Like Overwatch, Fire Emblem contains characters that, over the years, I’ve allowed myself to care about. And so I decide to splurge just a teensy bit, because I want Chrom or Erika or somebody whose story I know. And it’s just a few dollars!
Surprising fact for you, folks: SPLURGING ADDS UP.
Stage Five: Disappointment
The loot box gleams. The hero orb quivers, ready to crack like an egg laid by Jesus Christ Himself. I shudder in anticipation.
I get crap. Every single time.
Stage Six: Blame
When this happens—and it almost always goes this way—I feel a surge of emotions. The shame parade is led by those two dread horsemen, Anger and Sadness, with Disappointment, Regret, and Embarrassment bringing up the rear. Of course, I need to find somebody to blame.

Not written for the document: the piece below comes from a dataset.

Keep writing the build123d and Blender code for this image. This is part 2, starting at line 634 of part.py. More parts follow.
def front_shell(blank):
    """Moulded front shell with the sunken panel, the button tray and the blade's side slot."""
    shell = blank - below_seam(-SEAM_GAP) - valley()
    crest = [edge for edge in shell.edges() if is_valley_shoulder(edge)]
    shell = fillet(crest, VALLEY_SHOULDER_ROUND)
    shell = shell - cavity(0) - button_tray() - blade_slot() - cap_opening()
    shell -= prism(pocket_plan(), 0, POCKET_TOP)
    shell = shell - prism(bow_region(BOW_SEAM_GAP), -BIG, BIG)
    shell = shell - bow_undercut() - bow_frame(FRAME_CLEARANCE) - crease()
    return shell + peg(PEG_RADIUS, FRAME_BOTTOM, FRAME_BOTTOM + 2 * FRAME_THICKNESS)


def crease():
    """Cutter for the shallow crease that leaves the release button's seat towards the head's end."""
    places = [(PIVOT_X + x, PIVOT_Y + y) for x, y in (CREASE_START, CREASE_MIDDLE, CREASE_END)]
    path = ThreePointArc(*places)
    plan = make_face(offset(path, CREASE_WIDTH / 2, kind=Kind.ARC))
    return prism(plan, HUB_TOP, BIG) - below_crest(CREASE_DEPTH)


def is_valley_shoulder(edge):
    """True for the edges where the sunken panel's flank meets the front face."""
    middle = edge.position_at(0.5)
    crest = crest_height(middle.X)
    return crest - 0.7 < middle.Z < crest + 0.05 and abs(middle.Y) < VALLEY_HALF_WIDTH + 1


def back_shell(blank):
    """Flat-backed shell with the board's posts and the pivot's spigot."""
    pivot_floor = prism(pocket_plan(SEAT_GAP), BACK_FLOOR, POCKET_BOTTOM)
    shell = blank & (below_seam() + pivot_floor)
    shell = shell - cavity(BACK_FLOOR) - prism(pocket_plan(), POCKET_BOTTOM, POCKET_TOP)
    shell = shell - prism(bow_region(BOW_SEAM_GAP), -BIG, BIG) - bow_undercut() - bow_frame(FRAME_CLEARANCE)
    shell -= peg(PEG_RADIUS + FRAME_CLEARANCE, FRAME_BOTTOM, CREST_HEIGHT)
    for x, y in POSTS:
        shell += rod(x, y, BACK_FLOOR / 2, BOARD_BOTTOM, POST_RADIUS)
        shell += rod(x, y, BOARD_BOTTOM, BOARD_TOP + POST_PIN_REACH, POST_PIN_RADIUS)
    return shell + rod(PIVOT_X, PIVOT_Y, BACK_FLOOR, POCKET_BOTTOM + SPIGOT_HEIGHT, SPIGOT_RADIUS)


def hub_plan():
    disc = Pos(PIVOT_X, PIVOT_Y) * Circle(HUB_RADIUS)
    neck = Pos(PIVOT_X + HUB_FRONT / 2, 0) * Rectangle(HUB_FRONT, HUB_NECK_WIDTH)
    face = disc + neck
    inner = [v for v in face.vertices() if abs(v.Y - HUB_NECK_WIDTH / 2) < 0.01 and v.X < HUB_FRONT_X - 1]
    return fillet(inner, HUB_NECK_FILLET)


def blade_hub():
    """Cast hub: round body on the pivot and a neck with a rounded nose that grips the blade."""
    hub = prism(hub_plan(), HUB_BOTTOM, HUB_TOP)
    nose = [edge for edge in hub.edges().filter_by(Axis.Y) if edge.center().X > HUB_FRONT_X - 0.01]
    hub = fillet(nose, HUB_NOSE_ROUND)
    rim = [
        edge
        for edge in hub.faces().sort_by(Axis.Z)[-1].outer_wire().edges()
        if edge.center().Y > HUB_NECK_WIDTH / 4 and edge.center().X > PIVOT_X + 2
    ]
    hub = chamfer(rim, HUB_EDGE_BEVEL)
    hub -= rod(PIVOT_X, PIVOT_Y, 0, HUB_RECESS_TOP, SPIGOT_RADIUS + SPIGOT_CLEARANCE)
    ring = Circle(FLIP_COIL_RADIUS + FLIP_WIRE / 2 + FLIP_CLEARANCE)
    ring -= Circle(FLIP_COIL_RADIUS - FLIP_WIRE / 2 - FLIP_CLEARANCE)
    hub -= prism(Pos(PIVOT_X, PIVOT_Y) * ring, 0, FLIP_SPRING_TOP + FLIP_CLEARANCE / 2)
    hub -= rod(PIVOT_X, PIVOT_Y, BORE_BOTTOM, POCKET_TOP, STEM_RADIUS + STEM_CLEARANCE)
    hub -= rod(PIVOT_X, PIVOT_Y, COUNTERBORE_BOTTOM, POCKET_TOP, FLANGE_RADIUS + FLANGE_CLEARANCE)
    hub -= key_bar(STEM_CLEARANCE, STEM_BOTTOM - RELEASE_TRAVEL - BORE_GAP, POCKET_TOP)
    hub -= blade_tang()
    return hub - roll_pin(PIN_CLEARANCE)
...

But I mean, it is kind of these games’ fault, right? They’ve married fun mechanics—Overwatch’s shooting and Fire Emblem’s strategy and progression—to the worst parts of gambling. It doesn’t help that the game designers are clearly aware of this. Overwatch’s loot box algorithm gives you cardboard boxes and Ronald McDonald jumpsuits for the heroes you actually play, and Fire Emblem: Heroes presents you with an optimal orb usage path, but tempts you into spending money at every possible turn. Modern games put you in good spirits by being, you know, fun, and then they prey on that optimism like hungry fun vultures.
This can’t possibly be my fault! As with all that violence I do, video games are clearly to blame here. There’s no way that my own poor decision-making played into the hands of systems that are kinda exploitative. Nope. Couldn’t be.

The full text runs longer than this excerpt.